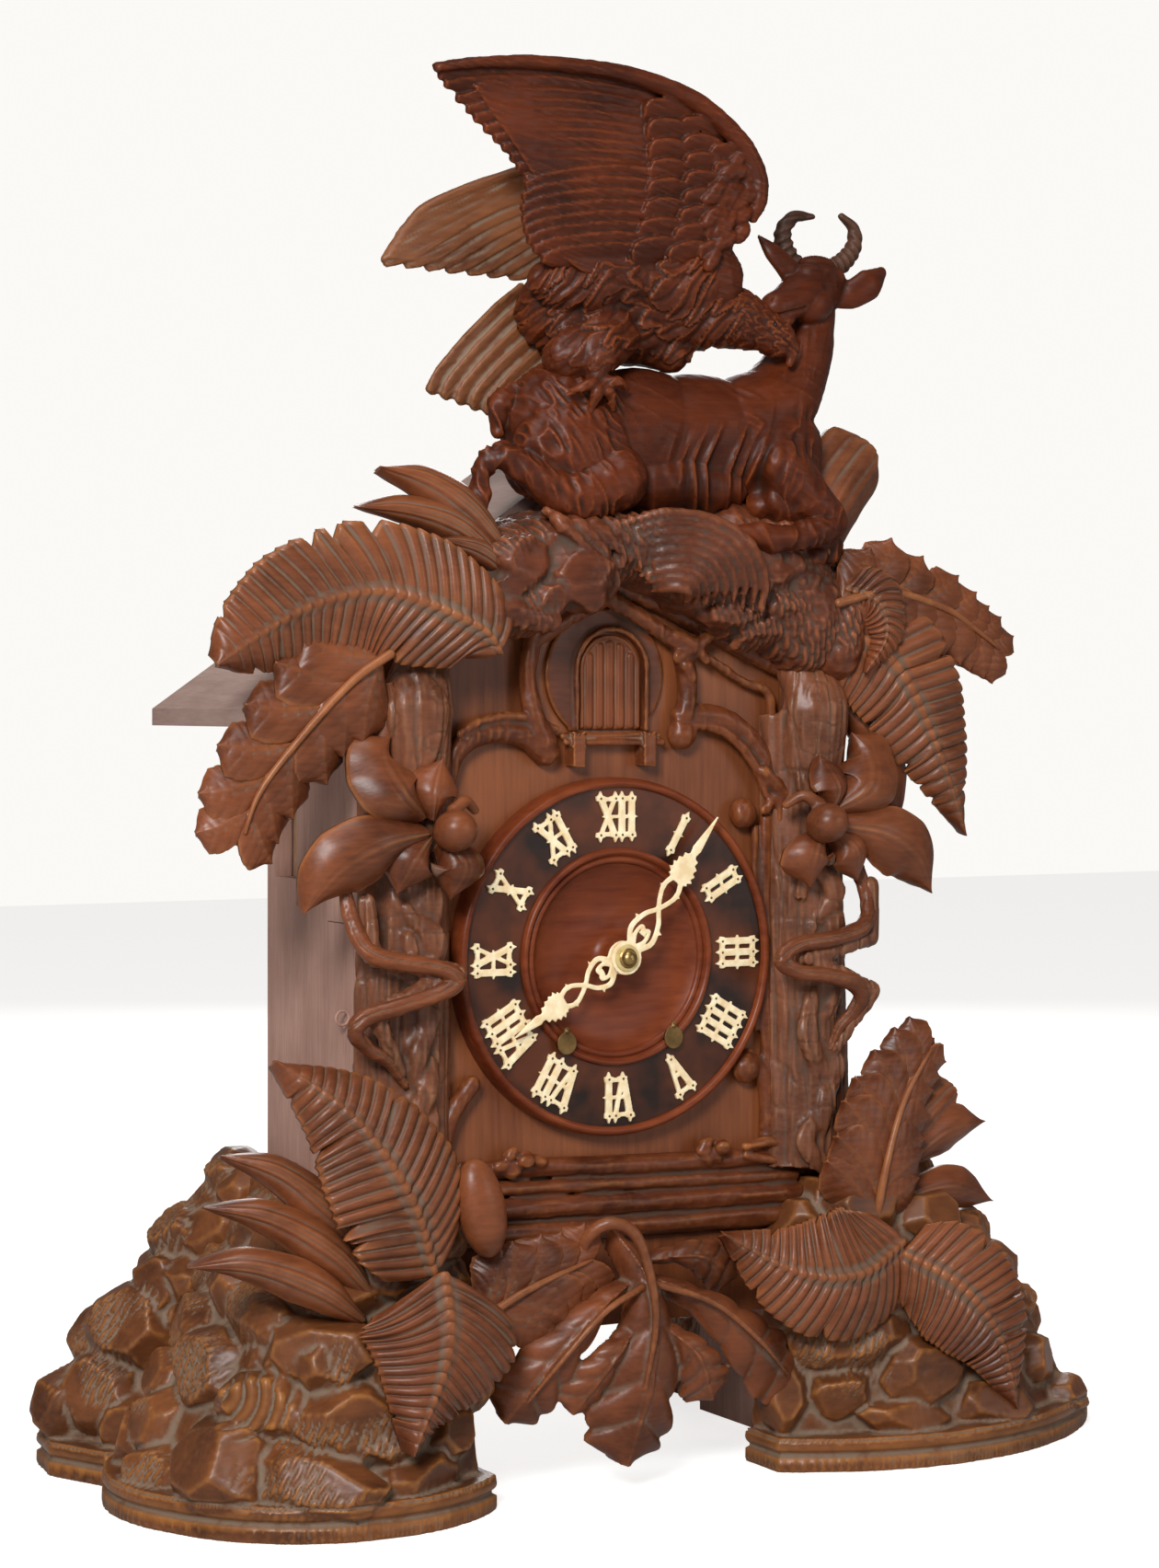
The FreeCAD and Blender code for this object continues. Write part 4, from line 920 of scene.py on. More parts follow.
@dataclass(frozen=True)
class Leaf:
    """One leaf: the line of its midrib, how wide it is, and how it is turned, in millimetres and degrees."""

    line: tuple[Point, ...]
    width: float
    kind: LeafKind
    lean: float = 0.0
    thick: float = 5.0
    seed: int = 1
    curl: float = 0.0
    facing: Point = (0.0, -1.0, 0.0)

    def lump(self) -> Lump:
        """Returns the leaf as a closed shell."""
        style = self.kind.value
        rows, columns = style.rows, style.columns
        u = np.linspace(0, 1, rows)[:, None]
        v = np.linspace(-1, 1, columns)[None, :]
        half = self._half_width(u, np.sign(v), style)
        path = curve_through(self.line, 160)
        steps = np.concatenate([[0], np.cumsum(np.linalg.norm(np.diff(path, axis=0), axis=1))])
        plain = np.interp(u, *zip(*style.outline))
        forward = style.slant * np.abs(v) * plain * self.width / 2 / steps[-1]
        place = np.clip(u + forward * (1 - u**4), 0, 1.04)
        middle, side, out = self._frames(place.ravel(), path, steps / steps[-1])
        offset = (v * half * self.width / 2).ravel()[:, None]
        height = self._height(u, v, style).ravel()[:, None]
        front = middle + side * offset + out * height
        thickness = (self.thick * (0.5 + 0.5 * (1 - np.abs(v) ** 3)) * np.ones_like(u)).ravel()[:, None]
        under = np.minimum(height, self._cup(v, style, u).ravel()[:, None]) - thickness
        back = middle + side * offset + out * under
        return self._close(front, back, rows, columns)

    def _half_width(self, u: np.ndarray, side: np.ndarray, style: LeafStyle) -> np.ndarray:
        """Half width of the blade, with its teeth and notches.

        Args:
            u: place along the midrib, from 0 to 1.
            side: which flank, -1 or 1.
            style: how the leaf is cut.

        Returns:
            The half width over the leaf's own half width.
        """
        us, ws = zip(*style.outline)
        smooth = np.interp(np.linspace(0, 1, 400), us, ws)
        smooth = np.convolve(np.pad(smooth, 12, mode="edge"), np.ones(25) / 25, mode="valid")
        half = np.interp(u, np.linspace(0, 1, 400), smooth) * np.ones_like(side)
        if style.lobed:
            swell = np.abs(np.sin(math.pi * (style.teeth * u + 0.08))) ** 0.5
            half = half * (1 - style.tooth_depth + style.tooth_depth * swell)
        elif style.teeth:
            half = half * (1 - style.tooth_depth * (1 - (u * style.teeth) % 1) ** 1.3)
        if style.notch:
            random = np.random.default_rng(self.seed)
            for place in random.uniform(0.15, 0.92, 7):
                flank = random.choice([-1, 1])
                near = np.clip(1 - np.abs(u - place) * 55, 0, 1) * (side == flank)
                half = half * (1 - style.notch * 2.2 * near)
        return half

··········

# Exercise description
Return the listing above in its exact form.

# Output for this task
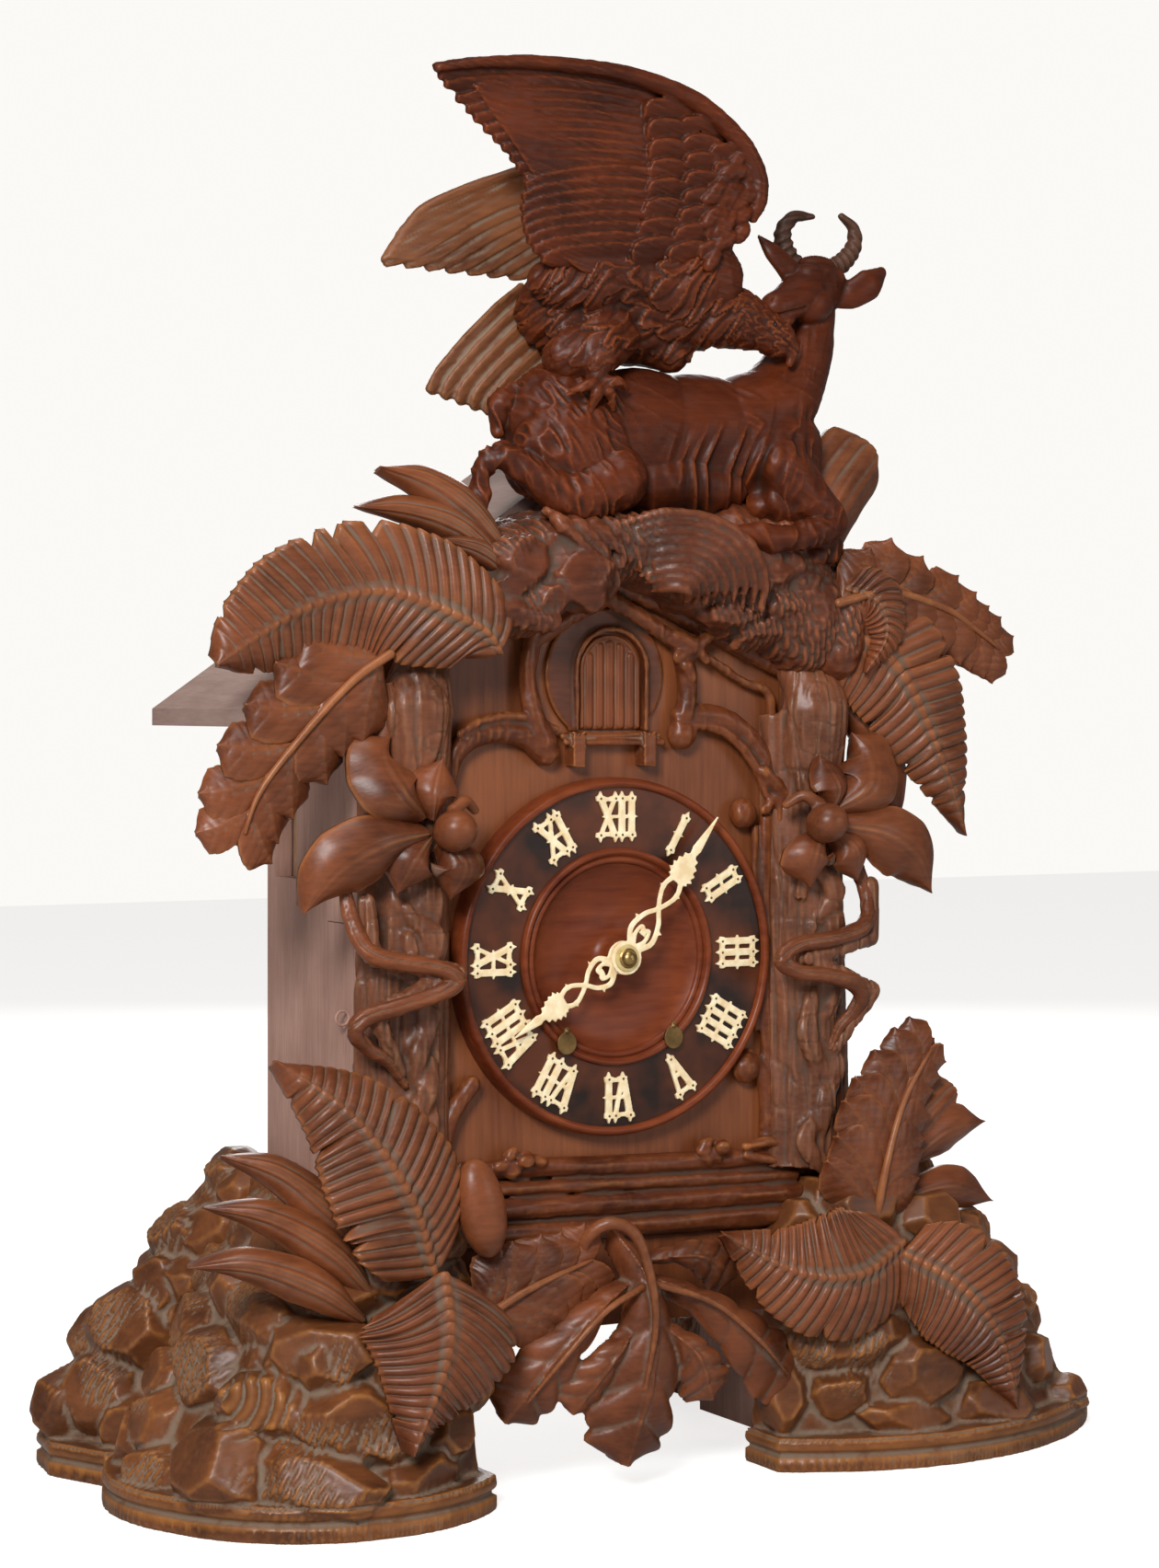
The FreeCAD and Blender code for this object continues. Write part 4, from line 920 of scene.py on. More parts follow.
@dataclass(frozen=True)
class Leaf:
    """One leaf: the line of its midrib, how wide it is, and how it is turned, in millimetres and degrees."""

    line: tuple[Point, ...]
    width: float
    kind: LeafKind
    lean: float = 0.0
    thick: float = 5.0
    seed: int = 1
    curl: float = 0.0
    facing: Point = (0.0, -1.0, 0.0)

    def lump(self) -> Lump:
        """Returns the leaf as a closed shell."""
        style = self.kind.value
        rows, columns = style.rows, style.columns
        u = np.linspace(0, 1, rows)[:, None]
        v = np.linspace(-1, 1, columns)[None, :]
        half = self._half_width(u, np.sign(v), style)
        path = curve_through(self.line, 160)
        steps = np.concatenate([[0], np.cumsum(np.linalg.norm(np.diff(path, axis=0), axis=1))])
        plain = np.interp(u, *zip(*style.outline))
        forward = style.slant * np.abs(v) * plain * self.width / 2 / steps[-1]
        place = np.clip(u + forward * (1 - u**4), 0, 1.04)
        middle, side, out = self._frames(place.ravel(), path, steps / steps[-1])
        offset = (v * half * self.width / 2).ravel()[:, None]
        height = self._height(u, v, style).ravel()[:, None]
        front = middle + side * offset + out * height
        thickness = (self.thick * (0.5 + 0.5 * (1 - np.abs(v) ** 3)) * np.ones_like(u)).ravel()[:, None]
        under = np.minimum(height, self._cup(v, style, u).ravel()[:, None]) - thickness
        back = middle + side * offset + out * under
        return self._close(front, back, rows, columns)

    def _half_width(self, u: np.ndarray, side: np.ndarray, style: LeafStyle) -> np.ndarray:
        """Half width of the blade, with its teeth and notches.

        Args:
            u: place along the midrib, from 0 to 1.
            side: which flank, -1 or 1.
            style: how the leaf is cut.

        Returns:
            The half width over the leaf's own half width.
        """
        us, ws = zip(*style.outline)
        smooth = np.interp(np.linspace(0, 1, 400), us, ws)
        smooth = np.convolve(np.pad(smooth, 12, mode="edge"), np.ones(25) / 25, mode="valid")
        half = np.interp(u, np.linspace(0, 1, 400), smooth) * np.ones_like(side)
        if style.lobed:
            swell = np.abs(np.sin(math.pi * (style.teeth * u + 0.08))) ** 0.5
            half = half * (1 - style.tooth_depth + style.tooth_depth * swell)
        elif style.teeth:
            half = half * (1 - style.tooth_depth * (1 - (u * style.teeth) % 1) ** 1.3)
        if style.notch:
            random = np.random.default_rng(self.seed)
            for place in random.uniform(0.15, 0.92, 7):
                flank = random.choice([-1, 1])
                near = np.clip(1 - np.abs(u - place) * 55, 0, 1) * (side == flank)
                half = half * (1 - style.notch * 2.2 * near)
        return half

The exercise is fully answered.